To be patriotic means to express devotion to and show vigorous support for one’s country. Which is exactly what is expected of anyone choosing to be apart of U.S. defense: patriotic.
But what about a country showing rigorous support for and devotion to its defenders? Its protectors? What about when our vets come back home?
That is the question that Lysa Heslov’s heart-wrenching documentary “Served Like a Girl” poses. It gives a harsh look at the realities of being deployed, surviving trauma and living through the inequalities of serving as a woman. And then it gently leads you to asking why women veterans are not getting the support they need when they need it the most.
With its blend of tactical editing, exceptional scoring and focused cinematography it tells these women’s remarkable stories and leads us to defining the true meaning of patriotism and the power of resilience.
And breathtakingly resilient is exactly what these women are. The film, although not the most beautifully shot, follows them closely and focuses on the challenges they have faced since returning home from deployment, respectfully. Heslov gets the women to dig deep, all the while keeping it lighthearted by choosing following them as they prepare for the Ms. Veteran American competition.
Everything from health issues, to PTSD, sexual trauma, depression, anxiety and homelessness are discussed and Heslov positions herself carefully so as to catch those moments where they may falter, shed a tear or take a moment to break down, but to also capture the moments where they build themselves back up, crack a smile or tell a joke. It is magnificently empowering to watch these women go from one moment to the other.
And although the film advertised itself as focusing mainly on homelessness and the pageant, we forgive the false advertisement, because Heslov and her team paint a wide stroke to show us just how large and expansive the issue of mistreatment and lack of support really is.

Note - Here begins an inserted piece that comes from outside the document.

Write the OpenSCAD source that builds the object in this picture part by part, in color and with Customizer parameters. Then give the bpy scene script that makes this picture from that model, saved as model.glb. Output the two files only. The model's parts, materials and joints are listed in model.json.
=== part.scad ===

The broadness of the film’s focus shows a clear indication of Heslov’s complete lack of ego and willingness be open to whatever story this documentary may end up telling. With a clear focus on personal stories, well-timed comic relief moments and a meticulous score that accompanies each emotional moment, we allow it. We become invested in these women and let the team take us to wherever as we revel in these women’s stories and root for them ’til the end.
And it’s because Heslov shows to us from the very beginning that these women are worth rooting for. Within the first few minutes of the film we are whirled through perfectly juxtaposing shots of women in combat and women preparing for a pageant; we see dazzling dresses next to shiny guns, bullets after lipstick, camo before sparkles; primping one minute and push-ups the next. Just ten minutes into the film and we are completely enthralled in and supportive of the bada–ery of these women.
The display of female resilience, of these women’s determination to share their stories, is woven into every aspect of the film with Rachel Ingels saying, “I guess it takes a woman to do the job of two men;” Nicole Alred narrating removing and replacing a tampon crouched between two Humvees; and then Major Jas discussing how she trained through extreme pain – that later turned out to be cancer – never wanting to seem inferior to the men.
Heslov and her team step back and let us hear these women talk the talk and then walk the walk. The film shows us poignant moments of vulnerability, it shows us these women’s willingness to push through challenges – cancer, homelessness, a father’s murder, separation from their children, lost limbs, extreme anxiety, depression and medical diagnosis – and leaves us on a triumphant, though troubled, note. We become devoted to them, yes. Patriotic, definitely.
But so much so that when the credits roll we angrily ask ourselves, where is America? Where is the nation these women devoted their lives to when they need its support more than ever? Heslov and her team never turned a blind eye. They made sure no woman was left behind. And that is patriotic.